Everything I was talking about on to our whole entire farm now.
You go back, way back in history where if you were out the land and someplace where they weren't maybe doing adequate conservation, they could always move to somewhere else and start over.
We don't have that choice now.
There are probably lands that could be broken out more, but there are way too many lands that have been broken out.
And so I guess it's the job of the current generation to conserve that for the future and hopefully put in enough thought and technology and experimentation that it'll improve.

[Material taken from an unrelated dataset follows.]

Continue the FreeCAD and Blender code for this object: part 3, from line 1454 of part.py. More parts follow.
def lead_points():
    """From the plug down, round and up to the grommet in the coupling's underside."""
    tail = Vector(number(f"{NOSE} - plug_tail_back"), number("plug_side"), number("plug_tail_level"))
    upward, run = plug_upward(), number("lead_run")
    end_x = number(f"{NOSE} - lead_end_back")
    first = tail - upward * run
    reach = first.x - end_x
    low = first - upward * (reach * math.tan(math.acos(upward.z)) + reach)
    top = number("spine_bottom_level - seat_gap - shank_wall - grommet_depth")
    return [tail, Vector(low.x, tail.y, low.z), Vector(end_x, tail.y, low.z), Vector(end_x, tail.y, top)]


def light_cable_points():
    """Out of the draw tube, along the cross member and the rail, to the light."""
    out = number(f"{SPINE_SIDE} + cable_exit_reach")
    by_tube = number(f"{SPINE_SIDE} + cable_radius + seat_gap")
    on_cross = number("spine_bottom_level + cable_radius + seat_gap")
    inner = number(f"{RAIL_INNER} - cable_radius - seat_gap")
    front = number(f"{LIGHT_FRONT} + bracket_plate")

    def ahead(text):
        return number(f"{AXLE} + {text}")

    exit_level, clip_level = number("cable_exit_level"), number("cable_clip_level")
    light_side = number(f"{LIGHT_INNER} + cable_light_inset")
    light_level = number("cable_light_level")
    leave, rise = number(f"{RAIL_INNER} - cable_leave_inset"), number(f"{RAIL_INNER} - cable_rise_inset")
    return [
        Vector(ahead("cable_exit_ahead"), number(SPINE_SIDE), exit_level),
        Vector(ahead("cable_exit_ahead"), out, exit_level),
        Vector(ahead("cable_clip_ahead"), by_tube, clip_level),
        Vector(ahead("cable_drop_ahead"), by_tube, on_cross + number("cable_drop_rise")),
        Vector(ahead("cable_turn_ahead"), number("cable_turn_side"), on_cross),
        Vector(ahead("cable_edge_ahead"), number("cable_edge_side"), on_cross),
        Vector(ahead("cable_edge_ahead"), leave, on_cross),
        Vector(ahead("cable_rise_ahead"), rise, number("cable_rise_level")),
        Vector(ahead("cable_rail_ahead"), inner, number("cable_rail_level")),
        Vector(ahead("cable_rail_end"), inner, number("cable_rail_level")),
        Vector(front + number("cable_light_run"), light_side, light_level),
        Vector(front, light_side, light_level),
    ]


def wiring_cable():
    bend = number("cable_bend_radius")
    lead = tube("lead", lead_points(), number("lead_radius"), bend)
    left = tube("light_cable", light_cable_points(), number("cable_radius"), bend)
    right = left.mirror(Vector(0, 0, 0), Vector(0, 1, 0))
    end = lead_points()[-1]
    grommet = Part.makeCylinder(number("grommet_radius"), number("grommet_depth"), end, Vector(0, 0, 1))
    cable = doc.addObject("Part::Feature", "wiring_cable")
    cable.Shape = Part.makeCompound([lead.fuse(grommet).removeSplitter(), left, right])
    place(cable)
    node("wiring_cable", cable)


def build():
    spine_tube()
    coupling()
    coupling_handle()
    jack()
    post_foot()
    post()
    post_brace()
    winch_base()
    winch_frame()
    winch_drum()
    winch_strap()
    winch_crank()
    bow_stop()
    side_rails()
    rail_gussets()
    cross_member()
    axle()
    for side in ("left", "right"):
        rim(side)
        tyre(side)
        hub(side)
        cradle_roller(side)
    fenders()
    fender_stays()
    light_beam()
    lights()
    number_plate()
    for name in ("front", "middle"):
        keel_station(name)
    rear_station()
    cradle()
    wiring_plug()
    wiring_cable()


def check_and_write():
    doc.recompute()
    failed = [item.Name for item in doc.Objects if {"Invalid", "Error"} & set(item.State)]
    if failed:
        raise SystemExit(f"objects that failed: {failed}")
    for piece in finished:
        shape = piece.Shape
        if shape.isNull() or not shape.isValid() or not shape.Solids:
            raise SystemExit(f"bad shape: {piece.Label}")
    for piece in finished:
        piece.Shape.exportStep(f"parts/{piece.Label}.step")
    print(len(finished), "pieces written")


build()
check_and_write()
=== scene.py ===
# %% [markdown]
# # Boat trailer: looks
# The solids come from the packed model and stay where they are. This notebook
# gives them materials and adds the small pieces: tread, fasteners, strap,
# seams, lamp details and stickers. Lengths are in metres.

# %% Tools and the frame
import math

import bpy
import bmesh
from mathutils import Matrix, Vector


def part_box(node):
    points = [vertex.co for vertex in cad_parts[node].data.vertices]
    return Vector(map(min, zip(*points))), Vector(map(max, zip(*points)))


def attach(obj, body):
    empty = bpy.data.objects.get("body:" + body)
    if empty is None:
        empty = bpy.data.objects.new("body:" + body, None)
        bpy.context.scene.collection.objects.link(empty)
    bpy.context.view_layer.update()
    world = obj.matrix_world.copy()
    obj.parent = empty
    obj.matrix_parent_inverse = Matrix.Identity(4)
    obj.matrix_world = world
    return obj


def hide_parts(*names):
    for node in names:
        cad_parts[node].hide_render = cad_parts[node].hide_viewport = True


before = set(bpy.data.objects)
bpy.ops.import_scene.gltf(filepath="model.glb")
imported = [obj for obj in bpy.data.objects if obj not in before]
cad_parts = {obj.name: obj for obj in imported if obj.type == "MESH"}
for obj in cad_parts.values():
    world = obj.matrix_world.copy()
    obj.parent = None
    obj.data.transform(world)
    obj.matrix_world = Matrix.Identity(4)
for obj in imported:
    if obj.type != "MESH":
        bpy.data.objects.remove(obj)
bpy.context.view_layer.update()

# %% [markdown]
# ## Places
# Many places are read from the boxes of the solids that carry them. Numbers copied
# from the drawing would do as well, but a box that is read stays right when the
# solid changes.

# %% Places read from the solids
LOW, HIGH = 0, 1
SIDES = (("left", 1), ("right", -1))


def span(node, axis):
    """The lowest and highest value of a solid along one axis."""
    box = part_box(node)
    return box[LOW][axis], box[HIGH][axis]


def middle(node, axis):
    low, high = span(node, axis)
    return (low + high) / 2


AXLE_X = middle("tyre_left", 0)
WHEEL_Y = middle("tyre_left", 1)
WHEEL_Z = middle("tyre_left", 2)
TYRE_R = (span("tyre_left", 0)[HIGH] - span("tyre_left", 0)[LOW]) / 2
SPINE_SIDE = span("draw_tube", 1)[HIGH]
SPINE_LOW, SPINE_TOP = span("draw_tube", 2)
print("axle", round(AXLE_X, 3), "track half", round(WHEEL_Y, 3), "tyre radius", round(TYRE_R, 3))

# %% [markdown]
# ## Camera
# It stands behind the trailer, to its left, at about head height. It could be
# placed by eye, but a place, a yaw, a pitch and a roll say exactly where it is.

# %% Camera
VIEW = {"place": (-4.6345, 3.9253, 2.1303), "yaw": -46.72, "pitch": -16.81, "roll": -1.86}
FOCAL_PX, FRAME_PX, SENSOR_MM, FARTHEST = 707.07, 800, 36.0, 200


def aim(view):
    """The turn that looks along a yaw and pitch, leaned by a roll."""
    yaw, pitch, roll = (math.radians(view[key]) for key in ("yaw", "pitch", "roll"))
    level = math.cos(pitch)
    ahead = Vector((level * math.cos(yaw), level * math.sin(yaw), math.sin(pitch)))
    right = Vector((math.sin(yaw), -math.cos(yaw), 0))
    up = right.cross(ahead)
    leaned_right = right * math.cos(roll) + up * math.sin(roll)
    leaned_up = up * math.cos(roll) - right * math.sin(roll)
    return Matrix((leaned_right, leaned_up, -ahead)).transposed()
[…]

I mean, that's that's the reason that we need to preserve this conservation because if we don't have the irrigation to produce as much commodities, then much less corn, soybeans, wheat, sorghum, whatever it may be, then that will then have a negative effect on the amount of food supply for the general public and the world population.
So that's why we're trying to do what we do.
So the, you know, the shared kind of six of the Lima for the District wide 4 I think is a great thing.
Let's conserve what we have for the... to see how long we can use it.
Keep it.
And during that time, technology is going to continue to advance that.
I think we have we have many years left.
I mean, there is enough water currently for me to farm my whole life.
I mean, I can form it out.
Everything's fine.
I'll be fine.
It's just my kids, my grandkids, my great grandkids.
That's ultimately what we preserved it for, you know, that's what all of us when we did the original SD 6 L.E.M.A., it was not about us because we've got enough water for our personal generation.
It was all about future generations.
So we're we're given this, we're given this gift, these resources of soil and water, wind, sunlight, and we're given the ability to take all those resources that we've been given and entrusted with and feed others.
And we can do it.
And we can run our fingers through it and we can walk on it.
We can smell it, we can see it.
It's a wonderful thing.
And it's a beautiful design, how it was designed.
And, and we're, we're given the task to to use it, improve it, and if so called, to pass it on, hopefully better than we found it.